# My Aquascaping Journey



## Achintya (14 Feb 2014)

I like to share some of my aquarium pictures over the years. Since I post here,I'll not post my discus pictures. 

*1. Blackwater tank(WoodLands):*
First I had a 2 feeter blackwater tank. That tank was decorated by driftwoods.For others I used IAL,sandy subastrate.In this tank my Apistogramma agassizi bred for a number of times.
Here is the tank specifications:
Tank dimension: 24-12-18
substrate:sand
Decorations: Driftwoods
Others: IAL
Fish: cardinal tetra,Apistogramma Agassizi double red,Apistogramma cacatuoides orange flash,otocinclus,Corydoras panda
Filtration: Tetra Expower 120
*** This tank got 1st prize in Aquapetz Aquascaping Contest in 2012*


Here are some more pictures of that tank and fishes:




In the mean while dismantled this tank to make a 4 feeter blackwater tank I rescaped this tank for few days.Here are the pictures:



*2.Planted tank(Project Greenery):*
Here I post my planted tank details.I always want to grow a bush of plants from very few plants(say 10 plants). Hence it takes time to mature this tank.Plus Kolkata is a very humid place.here normal humidity is 80% plus and temperature is over 35 degree Celsius.plus i don't have chiller in my tank.

Tank Specifications:
Tank dimension: 24-15-13 (Rimless)
Substrate: ADA Amazonia 1*9 liter,sand bank in foreground
dry layout materials:horn wood,driftwood,ADA ryuoh stone(around 2.5kg)
co2: pressurized with diffuser (3-4 bps)
light: Osram 36W 8000K * 2 pll, osram 24*1 T5HO
photo period:8 hours
filtration: Eheim 2215
fertilizer: K2SO4(lab grade),ADA step2.

plants:
1. Background: didiplis diandra,rotala rotundifolia,rotala indica,rotala sp green,ludwigia aromatica
2.midground: HM,staurogyne repens tropica,ludwiga arcuata,micranthemum umbrosum,staurogyne repens 'porto velho'
3.foreground:HC
4.moss:weeping moss,peacock moss,fissidens
tank temperature:24-25 degree Celsius

fish:glow light tetra(temporarily,now taken out),otocinclus,RCS.
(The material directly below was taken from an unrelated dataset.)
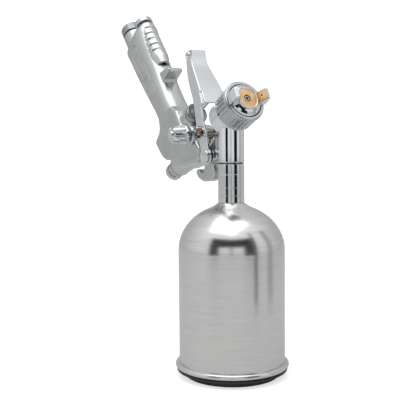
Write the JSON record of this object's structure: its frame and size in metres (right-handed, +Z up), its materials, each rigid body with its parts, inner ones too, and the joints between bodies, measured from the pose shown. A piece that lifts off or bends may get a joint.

here you can see some pictures of my tank.































** This tank has been dismantled.

*3.Blackwater tank(Black Heaven): *
This is my favorite tank and will not be dismantled by any means.
** Ranking of this tank:
*i)Top 10 in AGA 2013 Boptope contest
ii)3rd in JBL Biotope contest 2013
iii)2nd in Aquapetz Aquascaping contest*


Tank dimensions: 48-18-18
Glass thickness: 12 mm Rimless
Hardscape: Driftwoods
Others:IAL,Inert sand
Fish: 50 Cardinal tetra,2/5 Apistogramma trifasciata(M/F), 12 Corydoras panda, 4 Otocinclus affinis
Light: 5W*2 6500K Philips CFL, 23W*1 6500K Philips CFL
Filtration:Tetra 120, Eheim 2215



Some pictures of my Apistogramma trifasciata:


----------



## Ghettofarmulous (15 Feb 2014)

SKills there


----------



## sanj (15 Feb 2014)

I have seen some of these scapes before, it seems you really are up there with the competition rankings.


----------



## Achintya (15 Feb 2014)

Thank you  

My next wishlist is adding wild caught Paunini blue heckels in my 'Black heaven' tank and little bit change in scaping to feel more natural look.


----------



## Fern (15 Feb 2014)

Fantastic blackwater tanks Achintya


----------



## Achintya (20 Feb 2014)

thank you


----------